Hello James,

     First of all, thanks for your feedback. I will try to clarify some
questions bellow.

2013/2/20 Dyer, James <james.d...@ingramcontent.com>

> I only looked at your link super fast, but this seems like a very viable
> alternative to Solr's DIH.  DIH does the job fairly well but we've
> struggled to have developers who are willing to maintain it.  The problem,
> I think, is that DIH appeals to non-programmers who want to index their
> data without writing (much) code, hence the user base is unable to help out.
>

Indeed, one of the next steps we were considering to improve is the ability
for non-programmers to use pre-made transformations easily, thought a web
interface. In other words, to do transformations like this:
http://www.zorba-xquery.com/html/demo users wouldn't need to do code.
However, we think it's important to assure the possibility to code is still
open without losing features. I like to see it more as a framework to make
the programmers life much easier than as a product for non-programmers,
that's the idea.


> I saw that you can take data from NoSql databases, from a rdbms and
> emails.  Can it handle flat tiles, integrate with tika to parse out
> different file formats, etc?  Can it join and denormalize data from a
> variety of sources and combine that into 1 flat-schema document?
>

That's exactly what we do. This is our main strengh, as we could capture
data from any source. The idea is that you can write java code to import to
our repository, or you can use some of our already pre-build importers. We
have importers for JSON, CSV and one for DBs nowadays, although the DB one
might be improved a bit. However, you are free to write any java code that
imports from whatever you wants.

The only possible drawback is: we need the repository.
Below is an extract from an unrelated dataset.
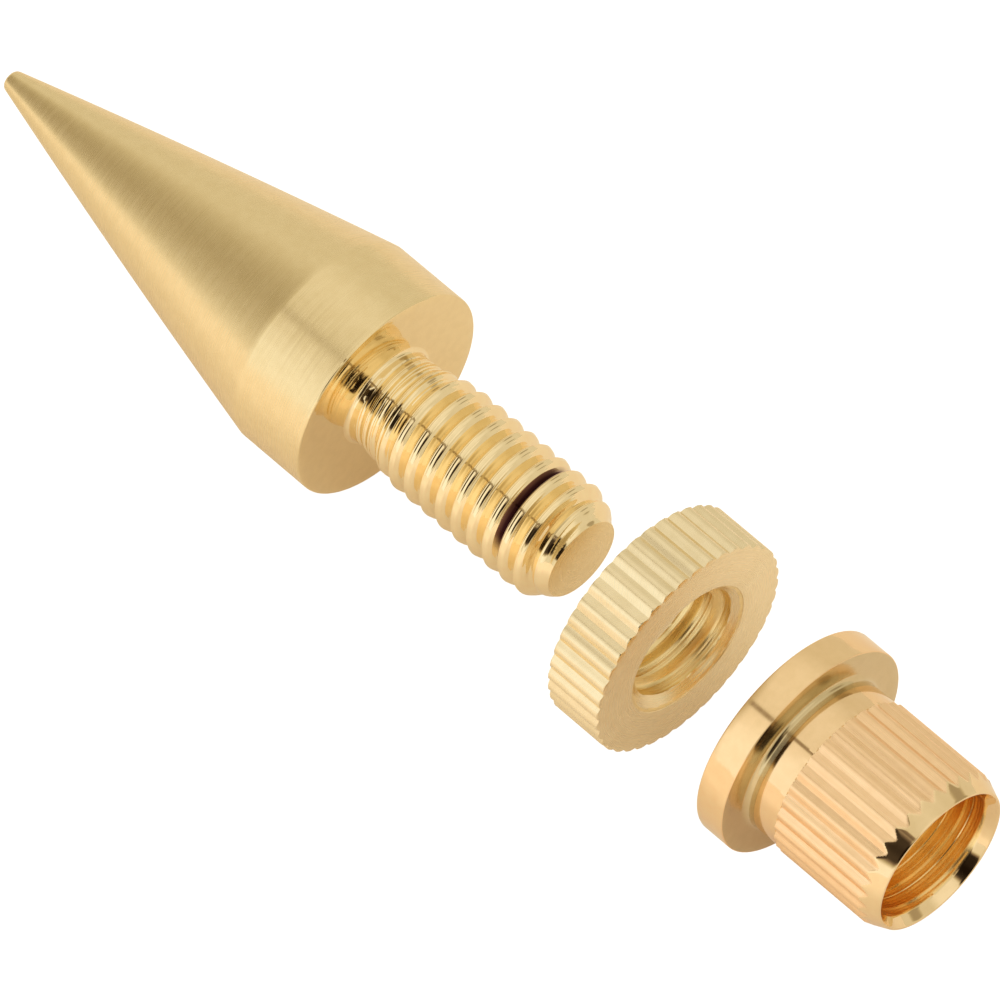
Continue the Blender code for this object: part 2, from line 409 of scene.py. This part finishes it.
def make_threaded_insert():
    start_x, end_x = INSERT_LOW.x, INSERT_HIGH.x
    corners = [
        (start_x, FLANGE_MOUTH_RADIUS, FINE_EDGE),
        (start_x, FLANGE_RADIUS, EDGE),
        (FLANGE_SEAT_X, FLANGE_RADIUS, FINE_EDGE),
        (FLANGE_SEAT_X, GROOVE_RADIUS, GROOVE_FILLET),
        (COLLAR_X, GROOVE_RADIUS, 0.0),
        (COLLAR_X + FINE_EDGE, COLLAR_RADIUS, FINE_EDGE / 4),
        (KNURL_X, COLLAR_RADIUS, 0.0),
        (KNURL_X + KNURL_RUN_OUT, KNURL_RADIUS, 0.0),
        (NOSE_X, KNURL_RADIUS, 0.0),
        (end_x, NOSE_RADIUS, FINE_EDGE),
        (end_x, NOSE_MOUTH_RADIUS, FINE_EDGE),
        (THROAT_X, THROAT_RADIUS, 0.0),
    ]
    openings = [
        opening(THROAT_X, THROAT_RADIUS, THROAT_SLOPE, THROAT_CREST_HEIGHT),
        opening(start_x, FLANGE_MOUTH_RADIUS, FLANGE_MOUTH_SLOPE),
    ]

    def step_at(x):
        return NOSE_STEP if x > NOSE_X else PLAIN_STEP

    def shape_at(x, radius, angle):
        outside = np.where(x > KNURL_X, np.minimum(radius, knurled_radius(x, angle)), radius)
        return np.where(radius < BORE_ROOT_RADIUS, bore_radius(x, angle, INSERT_START_X, openings), outside)

    def finish_at(x, radius, facing):
        if radius < NOSE_MOUTH_RADIUS:
            return "brass_warm_nose" if x > THROAT_X else "brass_warm_bore"
        if x < FLANGE_SEAT_X - FINE_EDGE:
            return "brass_warm_flange"
        if x < COLLAR_X and radius < FLANGE_RADIUS - FINE_EDGE:
            # The seat, whose darker brass colour is painted shade.
            return "brass_turned_seat"
        if x < KNURL_X:
            return "brass_warm_collar"
        return "brass_warm_nose" if facing > NOSE_FACING else "brass_warm_knurl"

    outline = divided(rounded(corners), step_at) + bore_rows(start_x, THROAT_X, INSERT_START_X)
    columns = KNURL_TEETH * COLUMNS_PER_TOOTH
    insert = lathed("threaded_insert_knurled", outline, columns, shape_at, BORE_CREST_RADIUS, closed=True)
    finish_by_zone(insert, finish_at)
    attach(insert, "threaded_insert")
    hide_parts("threaded_insert")


class Nodes:
    """Adds nodes to a tree and links them, so that a formula reads in the order it is worked out."""

    def __init__(self, tree):
        self.tree = tree

    def add(self, kind, **settings):
        node = self.tree.nodes.new(kind)
        for name, value in settings.items():
            setattr(node, name, value)
        return node

    def feed(self, socket, value):
        if isinstance(value, bpy.types.NodeSocket):
            self.tree.links.new(value, socket)
        else:
            socket.default_value = value

    def math(self, operation, *values):
        node = self.add("ShaderNodeMath", operation=operation)
        for socket, value in zip(node.inputs, values):
            self.feed(socket, value)
        return node.outputs[0]

    def smooth(self, value, low, high, to_low=0.0, to_high=1.0):
        """Runs smoothly from to_low to to_high as value goes from low to high."""
        node = self.add("ShaderNodeMapRange", interpolation_type="SMOOTHSTEP")
        for socket, given in zip(node.inputs, (value, low, high, to_low, to_high)):
            self.feed(socket, given)
        return node.outputs[0]

    def dot(self, vector, direction):
        node = self.add("ShaderNodeVectorMath", operation="DOT_PRODUCT")
        self.feed(node.inputs[0], vector)
        self.feed(node.inputs[1], tuple(direction))
        return node.outputs["Value"]

    def noise(self, place, scale, detail):
        node = self.add("ShaderNodeTexNoise")
        self.feed(node.inputs["Vector"], place)
        self.feed(node.inputs["Scale"], scale)
        self.feed(node.inputs["Detail"], detail)
        return node.outputs["Fac"]

    def vector(self, x, y, z):
        node = self.add("ShaderNodeCombineXYZ")
        for socket, value in zip(node.inputs, (x, y, z)):
            self.feed(socket, value)
        return node.outputs[0]

    def mix(self, share, first, second):
        node = self.add("ShaderNodeMix", data_type="RGBA")
        self.feed(node.inputs["Factor"], share)
        self.feed(node.inputs["A"], first)
        self.feed(node.inputs["B"], second)
        return node.outputs["Result"]


# Each finish: its colour, roughness and anisotropy, and how high its marks are and which way they run.
FINISHES = {
    "brass_turned_satin": dict(color=(0.88, 0.72, 0.42), roughness=0.29, anisotropy=0.5, marks=0.5),
    "brass_mirror_shoulder": dict(color=(0.88, 0.72, 0.42), roughness=0.07, anisotropy=0.0, marks=0.04),
    "brass_polished_thread": dict(
        color=(0.96, 0.80, 0.50), roughness=0.07, anisotropy=0.2, marks=1.4, run="helical", stained=True
    ),
    "brass_faced_end": dict(color=(0.90, 0.75, 0.46), roughness=0.3, anisotropy=0.0, marks=0.008),
    "brass_pale_rim": dict(color=(0.90, 0.77, 0.51), roughness=0.26, anisotropy=0.0, marks=0.03),
    "brass_pale_face": dict(color=(0.89, 0.76, 0.50), roughness=0.28, anisotropy=0.0, marks=0.012),
    "brass_nut_thread": dict(
        color=(0.90, 0.73, 0.39), roughness=0.3, anisotropy=0.4, marks=0.4, run="helical"
    ),
    "brass_warm_flange": dict(color=(0.92, 0.68, 0.39), roughness=0.12, anisotropy=0.3, marks=0.12),
    # The seat's darker colour is painted shade, standing in for the shaded floor and collar that the seat
    # reflects. Its turning marks are real ridges.
    "brass_turned_seat": dict(color=(0.69, 0.56, 0.33), roughness=0.16, anisotropy=0.4, marks=1.6),
    "brass_warm_collar": dict(color=(0.91, 0.67, 0.39), roughness=0.09, anisotropy=0.2, marks=0.12),
    "brass_warm_knurl": dict(
        color=(0.95, 0.68, 0.41), roughness=0.3, anisotropy=0.0, marks=1.0, run="lengthwise"
    ),
    "brass_warm_nose": dict(color=(0.93, 0.73, 0.44), roughness=0.06, anisotropy=0.2, marks=0.12),
    "brass_warm_bore": dict(
        color=(0.96, 0.73, 0.36), roughness=0.22, anisotropy=0.3, marks=0.3, run="helical"
    ),
}

# Turning marks and tarnish, in the sizes that a lathe and handling leave.
MARK_SPACING = 0.05 * MM
MARK_HEIGHT = 0.0012 * MM
MARK_SWEEP = 0.9
MARK_LENGTH = 3.0 * MM
MARK_DETAIL = 2.0
MARK_RANGE = (0.25, 0.75)
GLOSS_SPREAD = 0.18
MOTTLE_SIZE = 0.5 * MM
MOTTLE_DETAIL = 3.0
MOTTLE_RANGE = (0.3, 0.7)
PALE_SHADES = (1.015, 1.015, 1.015)
DEEP_SHADES = (0.98, 0.97, 0.945)
QUARTER_TURN = 0.25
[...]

We import from
anything and put on Cassandra, so users can capture data first and index it
later. The indexing process is split from the capture process, so we need
somewhere to keep the data. Suppose you capture all data you can about
users today, but only index part of it. In a later time, you could choose
to index the rest, the data is already there.

However, if this is important, we could think in adding the possibility to
import data directly to Solr, without this repo in the middle.



> I could see your project as something we could use in Solr & Lucene, but
> with its appeal to more projects than just ours, possibly would not have
> such a problem attracting developers.


That's exactly the kind of feedback we want, thank you very much.